For most, it is also an all-too-rare chance to receive the undivided
attention of community adults who listen rather than lecture.
Much
of our time together during these sessions is spent puzzling out
responses to various fictional dilemmas in the hope that the students
will begin to gain insight into how to handle the confusions of
their own lives. These exercises get a mostly lukewarm reception
from the
students--all of whom would admittedly rather be somewhere else--but
recently there was a qualitative shift. The case study under discussion
had to do with Joe, a general laborer who had been on the job for
only a month. In this hypothetical situation, Joe's boss puts Joe
in charge of getting a crew to dig a trench while the boss goes
off to a meeting for two hours. But when the boss leaves the site,
the other workers sit down and begin playing cards. What should
Joe do?
Initially,
I was as uninspired by Joe's problem
as the students seemed to be. One of the other Jump Start mentors
looked the same. But Woody, a longtime mentor whose normally outspoken
manner can be intimidating, lit up. Eagerly, drawing on his own
history in the construction industry, he began urging the students
to note the key points of the problem. Joe was a "new hire," a general
laborer. Someone, in other words, in a position in which any one
of them might well find themselves sometime in the not-too-distant
future.
Woody's
genuine enthusiasm in this instance was engaging rather than overwhelming.

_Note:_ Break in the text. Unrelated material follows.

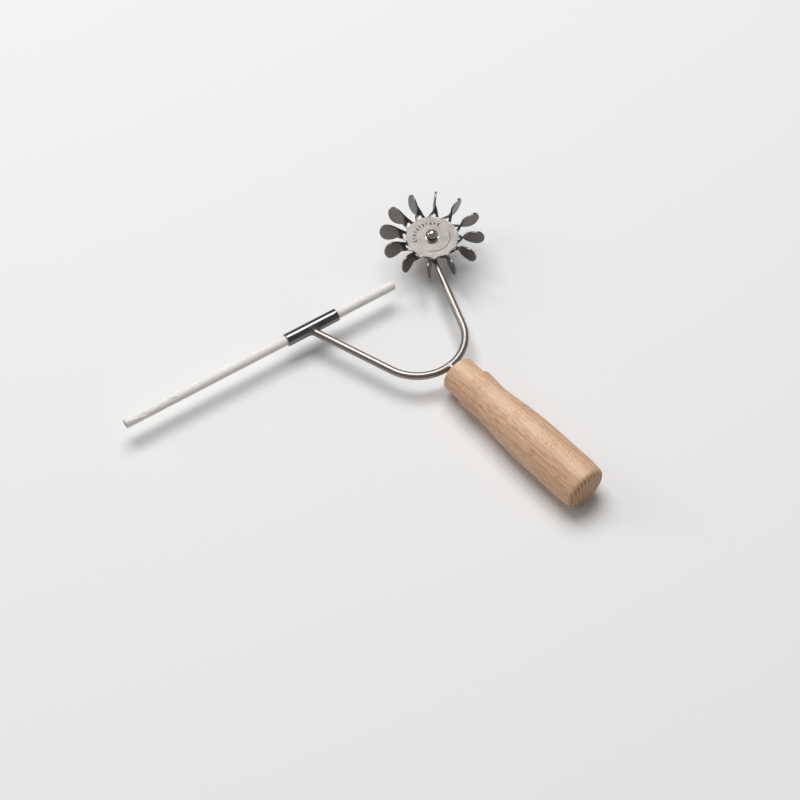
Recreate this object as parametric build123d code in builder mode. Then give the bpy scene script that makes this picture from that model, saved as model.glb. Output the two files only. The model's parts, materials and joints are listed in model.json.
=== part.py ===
"""Hand-held blow wheel: a beech grip, a bent steel fork, a sleeve that holds a drinking straw on
one arm, and a twelve-bladed sheet-steel wheel that spins on the other arm.

Frame: the origin is the centre of the grip's flat butt face. +Y runs along the grip towards the
fork, +X towards the wheel, and +Z is up from the surface that the tool lies on, so the fork lies
in the plane z = 0. All sizes are in millimetres.
"""
from build123d import *
from math import cos, radians, sin, tan
import os

os.makedirs("parts", exist_ok=True)

# ---- grip -------------------------------------------------------------------------------------
grip_length = 118.0
grip_neck_r = 11.9
grip_neck_length = 16.0
grip_shoulder_r = 13.5
grip_waist_r = 12.7
grip_belly_r = 15.6
grip_butt_round = 4.2
grip_neck_round = 2.6
tang_fit = 0.02

# ---- fork -------------------------------------------------------------------------------------
rod_r = 2.5
bend_r = 31.0
apex_gap = 3.5                      # from the grip's end to the rod
left_angle = 17.0                   # the arms' lean from +Y
right_angle = 23.0
tang_length = 62.0
tang_r = 2.5
weld_leg = 1.6

# ---- straw and its sleeve ---------------------------------------------------------------------
sleeve_centre = (-45.9, grip_length + 87.6)
sleeve_length = 38.0
sleeve_r = 4.3
sleeve_bore_r = 3.5
straw_angle = -8.8                  # the straw's direction, from +X
straw_length = 199.0
straw_ahead = 62.7                  # from the sleeve's centre to the end that faces the wheel
straw_r = 2.95
straw_bore_r = 2.6
wrapper_r = 3.1
wrapper_short = 1.0                 # how far the paper stops short of each straw end

# ---- wheel ------------------------------------------------------------------------------------
hub_x = 57.9
hub_y = grip_length + 86.2
wheel_z = 7.4                       # mid-plane of the disc
blade_rise = 3.0                    # the blades' middle lines lie above the disc, and clear the rod
sheet = 1.0
blade_count = 12
disc_r = 17.2
blade_tip_r = 34.8
blade_twist = -84.0                 # the clockwise edge of each blade stands up
twist_start_r = 16.8
twist_end_r = 23.4
first_blade_angle = 134.0           # anticlockwise from +X
relief_r = 1.4                      # round hole at each blade's root
relief_at_r = 18.2

# ---- hub --------------------------------------------------------------------------------------
pin_r = 1.5
bush_bore_r = 1.55
bush_barrel_r = 3.0
bush_flange_r = 4.8
bush_collar_r = 4.5
bush_collar = 0.4
bush_flange = 1.3
running_gap = 0.3
washer_r = 4.2
washer_thick = 0.5
ball_r = 4.1
ball_rise = 1.1                    # the ball's centre above its flat underside
pin_depth = 6.0
arm_end_bend_r = 4.5


def save(builder, label):
    """Name a finished piece and write it to its own STEP file."""
    builder.part.label = label
    export_step(builder.part, f"parts/{label}.step")


# ---- grip: one turned piece with a blind hole for the tang --------------------------------------
neck_start = grip_length - grip_neck_length
shoulder_round = 1.1

with BuildPart() as grip:
    with BuildSketch(Plane.XY) as grip_section:
        with BuildLine():
            Polyline((0, grip_length), (0, 0), (grip_belly_r - 1.0, 0), (grip_belly_r, 12))
            Spline(
                (grip_belly_r, 12),
                (grip_belly_r - 0.1, 40),
                (grip_belly_r - 0.7, 59),
                (grip_waist_r + 0.5, 78),
                (grip_waist_r, 87),
                (grip_shoulder_r - 0.2, 96),
                (grip_shoulder_r, neck_start),
                tangents=((0, 1), (0, 1)),
            )
            Polyline(
                (grip_shoulder_r, neck_start),
                (grip_neck_r, neck_start),
                (grip_neck_r, grip_length),
                (0, grip_length),
            )
        make_face()
        for x, y, round_r in (
            (grip_belly_r - 1.0, 0, grip_butt_round),
            (grip_neck_r, grip_length, grip_neck_round),
            (grip_shoulder_r, neck_start, shoulder_round),
        ):
            corner = grip_section.vertices().sort_by_distance((x, y, 0))[0]
            fillet(corner, round_r)
    revolve(axis=Axis.Y)
    tang_hole_plane = Plane(origin=(0, grip_length, 0), z_dir=(0, -1, 0))
    with BuildSketch(tang_hole_plane):
        Circle(tang_r + tang_fit)
    extrude(amount=tang_length, mode=Mode.SUBTRACT)
save(grip, "grip")

# ---- fork rod: one bent rod, with the weld fillets at its two joints ----------------------------
apex_y = grip_length + apex_gap + rod_r
bend_centre = Vector(0, apex_y + bend_r, 0)
left_a, right_a = radians(left_angle), radians(right_angle)
left_dir = Vector(-sin(left_a), cos(left_a), 0)
left_tangent = bend_centre + Vector(-cos(left_a), -sin(left_a), 0) * bend_r
right_dir = Vector(sin(right_a), cos(right_a), 0)
right_tangent = bend_centre + Vector(cos(right_a), -sin(right_a), 0) * bend_r

straw_dir = Vector(cos(radians(straw_angle)), sin(radians(straw_angle)), 0)
sleeve_mid = Vector(*sleeve_centre, 0)
side = Vector(-straw_dir.Y, straw_dir.X, 0)
left_reach = (sleeve_mid - left_tangent).dot(side) / left_dir.dot(side)
left_end = left_tangent + left_dir * left_reach
sleeve_plane = Plane(origin=sleeve_mid - straw_dir * (sleeve_length / 2), z_dir=straw_dir)

elbow = right_tangent + right_dir * 52.5
hub_foot = Vector(hub_x, hub_y, 0)
bush_under_z = wheel_z - sheet / 2 - bush_flange
washer_z = bush_under_z - running_gap - washer_thick
elbow_bend_r = 24.0

with BuildPart() as fork_rod:
    with BuildLine() as rod_path:
        Line(left_end, left_tangent)
        RadiusArc(left_tangent, right_tangent, -bend_r)
        FilletPolyline(
            right_tangent,
            elbow,
            hub_foot,
            Vector(hub_x, hub_y, washer_z),
            radius=[elbow_bend_r * tan(radians(6)), arm_end_bend_r],
        )
    with BuildSketch(Plane(origin=left_end, z_dir=-left_dir)):
        Circle(rod_r)
    sweep(path=rod_path.wires()[0])
    # weld fillet where the arm meets the sleeve
    arm_stub = Plane(origin=left_end, z_dir=-left_dir)
    with BuildSketch(arm_stub):
        Circle(rod_r + weld_leg + 0.8)
    with BuildSketch(arm_stub.offset(sleeve_r + weld_leg)):
        Circle(rod_r)
    loft()
    # weld fillet where the bend meets the tang
    with BuildSketch(Plane(origin=(0, apex_y, 0), z_dir=(0, -1, 0))):
        Circle(rod_r + weld_leg)
    with BuildSketch(Plane(origin=(0, grip_length + 0.6, 0), z_dir=(0, -1, 0))):
        Circle(tang_r)
    loft()
    # the rod is coped to the outside of the sleeve, and drilled for the pin
    with BuildSketch(sleeve_plane.offset(-20)):
        Circle(sleeve_r)
    extrude(amount=sleeve_length + 40, mode=Mode.SUBTRACT)
    with BuildSketch(Plane(origin=(hub_x, hub_y, washer_z), z_dir=(0, 0, -1))):
        Circle(pin_r)
    extrude(amount=pin_depth, mode=Mode.SUBTRACT)
    with BuildSketch(Plane(origin=(0, apex_y - rod_r + 1.0, 0), z_dir=(0, -1, 0))):
        Circle(tang_r)
    extrude(amount=20, mode=Mode.SUBTRACT)
save(fork_rod, "fork_rod")

# ---- tang: welded to the bend and glued into the grip -------------------------------------------
with BuildPart() as tang:
    with BuildSketch(Plane(origin=(0, apex_y - rod_r + 1.0, 0), z_dir=(0, -1, 0))):
        Circle(tang_r)
    extrude(amount=apex_gap + 1.0 + tang_length - 2.0)
    chamfer(tang.faces().sort_by(Axis.Y)[0].edges(), 0.8)
save(tang, "tang")

# ---- sleeve: a short tube, welded across the left arm -------------------------------------------
with BuildPart() as straw_sleeve:
    with BuildSketch(sleeve_plane):
        Circle(sleeve_r)
        Circle(sleeve_bore_r, mode=Mode.SUBTRACT)
    extrude(amount=sleeve_length)
    rims = straw_sleeve.edges().filter_by(GeomType.CIRCLE).group_by(SortBy.RADIUS)[-1]
    chamfer(rims, 0.25)
save(straw_sleeve, "straw_sleeve")

# ---- straw, and the paper wrapper that stays on it ----------------------------------------------
straw_start = sleeve_mid + straw_dir * (straw_ahead - straw_length)
straw_plane = Plane(origin=straw_start, z_dir=straw_dir)

with BuildPart() as straw:
    with BuildSketch(straw_plane):
        Circle(straw_r)
        Circle(straw_bore_r, mode=Mode.SUBTRACT)
    extrude(amount=straw_length)
save(straw, "straw")

with BuildPart() as straw_wrapper:
    with BuildSketch(straw_plane.offset(wrapper_short)):
        Circle(wrapper_r)
        Circle(straw_r, mode=Mode.SUBTRACT)
    extrude(amount=straw_length - 2 * wrapper_short)
save(straw_wrapper, "straw_wrapper")

# ---- blade wheel: one sheet, its blades twisted about their own middle lines --------------------
# half-width of a blade at each radius, measured in the flat sheet
blade_outline = [
    (disc_r - 0.4, 3.9),
    (18.4, 3.1),
    (20.2, 3.0),
    (22.2, 3.8),
    (24.6, 5.2),
    (27.2, 6.3),
    (29.6, 6.7),
    (31.8, 6.1),
    (33.4, 4.5),
    (34.3, 2.6),
    (blade_tip_r, 0.9),
]


def neck_share(radius):
    """How far a blade has turned at a radius: 0 at the disc, 1 from the end of the neck outwards."""
    share = min(max((radius - twist_start_r) / (twist_end_r - twist_start_r), 0.0), 1.0)
    return share * share * (3 - 2 * share)


with BuildPart() as one_blade:
    for radius, half_width in blade_outline:
        a = radians(blade_twist * neck_share(radius))
        lift = blade_rise * neck_share(radius)
        section = Plane(origin=(radius, 0, lift), x_dir=(0, cos(a), sin(a)), z_dir=(1, 0, 0))
        with BuildSketch(section):
            Rectangle(2 * half_width, sheet)
    loft()
    relief_a = radians(blade_twist * neck_share(relief_at_r))
    relief_normal = Vector(0, -sin(relief_a), cos(relief_a))
    relief_lift = blade_rise * neck_share(relief_at_r)
    relief_plane = Plane(origin=(relief_at_r, 0, relief_lift), z_dir=relief_normal)
    with BuildSketch(relief_plane):
        Circle(relief_r)
    extrude(amount=4, both=True, mode=Mode.SUBTRACT)

blade_step = 360 / blade_count
hub_axis_at_wheel = Plane(origin=(hub_x, hub_y, wheel_z))

with BuildPart() as blade_wheel:
    with BuildSketch(hub_axis_at_wheel.offset(-sheet / 2)):
        stub_r = blade_outline[0][0]
        stub_half = blade_outline[0][1]
        for k in range(blade_count):
            angle = first_blade_angle + k * blade_step
            with Locations(Location((0, 0, 0), (0, 0, 1), angle)):
                Polygon(
                    (0, -stub_half),
                    (stub_r, -stub_half),
                    (stub_r, stub_half),
                    (0, stub_half),
                    align=None,
                )
        Circle(stub_r - 0.2)
        Circle(bush_barrel_r, mode=Mode.SUBTRACT)
    extrude(amount=sheet)
    for k in range(blade_count):
        angle = first_blade_angle + k * blade_step
        add(hub_axis_at_wheel.location * Rot(0, 0, angle) * one_blade.part)
save(blade_wheel, "blade_wheel")

# ---- hub bush: flanged below the sheet and riveted over on top -----------------------------------
with BuildPart() as hub_bush:
    with BuildSketch(Plane(origin=(hub_x, hub_y, bush_under_z))):
        Circle(bush_flange_r)
    extrude(amount=bush_flange)
    with BuildSketch(Plane(origin=(hub_x, hub_y, wheel_z - sheet / 2))):
        Circle(bush_barrel_r)
    extrude(amount=sheet)
    with BuildSketch(Plane(origin=(hub_x, hub_y, wheel_z + sheet / 2))):
        Circle(bush_collar_r)
    extrude(amount=bush_collar)
    with BuildSketch(Plane(origin=(hub_x, hub_y, bush_under_z))):
        Circle(bush_bore_r)
    extrude(amount=10, mode=Mode.SUBTRACT)
save(hub_bush, "hub_bush")

# ---- thrust washer on the arm's end ---------------------------------------------------------------
with BuildPart() as thrust_washer:
    with BuildSketch(Plane(origin=(hub_x, hub_y, washer_z))):
        Circle(washer_r)
        Circle(pin_r, mode=Mode.SUBTRACT)
    extrude(amount=washer_thick)
save(thrust_washer, "thrust_washer")

# ---- hub pin: its shank is pressed into the arm, its ball head keeps the wheel on -----------------
collar_top = wheel_z + sheet / 2 + bush_collar
ball_under = collar_top + running_gap
ball_z = ball_under + ball_rise

with BuildPart() as hub_pin:
    with Locations((hub_x, hub_y, ball_z)):
        Sphere(ball_r)
    split(bisect_by=Plane(origin=(hub_x, hub_y, ball_under)), keep=Keep.TOP)
    with BuildSketch(Plane(origin=(hub_x, hub_y, washer_z - pin_depth))):
        Circle(pin_r)
    extrude(amount=pin_depth + ball_under - washer_z)
save(hub_pin, "hub_pin")
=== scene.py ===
"""Hand-held blow wheel: the looks of each piece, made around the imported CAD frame.

A turned beech grip holds a bent steel fork. One arm carries a sleeve with a paper-wrapped drinking
straw, and the other a wheel of twelve twisted blades that spins under a ball-headed pin. All sizes
are in metres, in the frame of the CAD: +Y along the grip, +X towards the wheel, +Z up.
"""

import json
from math import cos, pi, radians, sin, tan

import bmesh
import bpy
from bpy.props import FloatProperty, FloatVectorProperty, IntProperty, PointerProperty
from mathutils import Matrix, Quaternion, Vector, noise
from mathutils.geometry import delaunay_2d_cdt, intersect_line_line


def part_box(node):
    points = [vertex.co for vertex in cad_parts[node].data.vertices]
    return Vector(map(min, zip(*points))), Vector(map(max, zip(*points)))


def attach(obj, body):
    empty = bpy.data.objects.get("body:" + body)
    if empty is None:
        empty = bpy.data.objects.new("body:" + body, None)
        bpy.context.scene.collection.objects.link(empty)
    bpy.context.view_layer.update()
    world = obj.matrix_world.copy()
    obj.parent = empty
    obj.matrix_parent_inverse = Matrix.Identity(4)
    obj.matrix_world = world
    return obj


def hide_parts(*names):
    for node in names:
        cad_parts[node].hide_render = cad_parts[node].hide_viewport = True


bl_info = {
    "name": "Blow wheel",
    "version": (1, 0, 0),
    "blender": (4, 5, 0),
    "location": "3D View > Sidebar > Blow wheel",
    "description": "Makes the pieces of a hand-held blow wheel around its CAD frame",
    "category": "Object",
}

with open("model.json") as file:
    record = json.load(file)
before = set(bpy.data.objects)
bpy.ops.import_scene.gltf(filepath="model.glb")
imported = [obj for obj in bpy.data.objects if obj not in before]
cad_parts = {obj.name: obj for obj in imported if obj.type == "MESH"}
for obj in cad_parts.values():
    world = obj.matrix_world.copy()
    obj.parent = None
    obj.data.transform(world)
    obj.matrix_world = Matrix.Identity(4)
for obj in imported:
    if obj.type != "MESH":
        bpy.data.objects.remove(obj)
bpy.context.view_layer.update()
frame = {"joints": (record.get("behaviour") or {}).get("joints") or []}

MM = 0.001
UP = Vector((0, 0, 1))


# ---- places that come from the frame -----------------------------
def middle(node):
    """The centre of a CAD node's box."""
    low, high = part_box(node)
    return (low + high) / 2


def joint(name):
    """The joint of that name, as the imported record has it."""
    return next(j for j in frame["joints"] if j["name"] == name)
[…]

Illustrating his points with amusing real-life examples, he step-by-step
made Joe's dilemma come vividly alive. Students and mentors alike
slowly adopted Joe's problem as our own, eventually reaching unanimous
agreement about how Joe could best proceed with integrity.
It
was a deliciously satisfying moment.
Thanks to Woody's unexpectedly skilled tutelage, our solution to
Joe's dilemma is not one I will soon forget. More importantly, I
suspect our Jump Start students won't, either.
Reflecting
on Woody's mentoring role in that Jump Start circle, I've found
myself thinking of the Jews who were "astounded" because Jesus taught
"as one having authority," while the scribes, those charged with
mentoring the community and guarding its religious traditions, did
not (Mk. 1:22; Matt. 7:29; Lk. 4:32). I don't see Woody as a Jesus
figure, but in that Jump Start situation, he, too, taught with the
sort of authority that changes lives.
And,
as was true for the scribes of Jesus' day, I believe it is very
difficult for the institutional church today to accept this sort
of authority from its members.
I
have no doubt that both the scribes and the priests
and elders who later question Jesus' right to step forth as a teacher
and healer cherished the religious tradition they were charged to
guard. But I wonder if they hadn't lost touch with an important
truth: That a faith tradition meant for saving lives isn't for guarding,
but for engaging--for engaging everyone's "empowerment" as persons
of conscience.
I also
take as significant that, while Jesus taught with authority, his
parables and puzzling sermons apparently frequently left people
buzzing among themselves. The medium, I imagine, was much of the
message. Jesus probably never countenanced that God's ways might
be closed to questioning and interpretation. Or that insight would
require anything less than a communal effort. His focus, it seems
to me, was solely on helping his neighbors and friends live lives
free from the power of death, self-possessed as God's own--like
Jump Start's fictional Joe, with integrity intact.
The
stories in this issue testify to both the struggle and the progress
attending the church's efforts to free itself of the scribes' error
and accept itself as a living, changing people of faith--a body
with no useless parts, no inferior members and no single source
of understanding about what its present vitality requires. As biblical
scholar William Countryman points out, Anglicans long ago rejected
the idea that there was any single, absolute this-worldly voice
of authority for our denominational life. Questioning authority,
one might even say, has been our founding vocation. That, I can't
help thinking, is something to which my young Jump Start friends--who
have an embarrassingly accurate fix on the clay feet of most of
the authorities in their lives--could all too easily relate.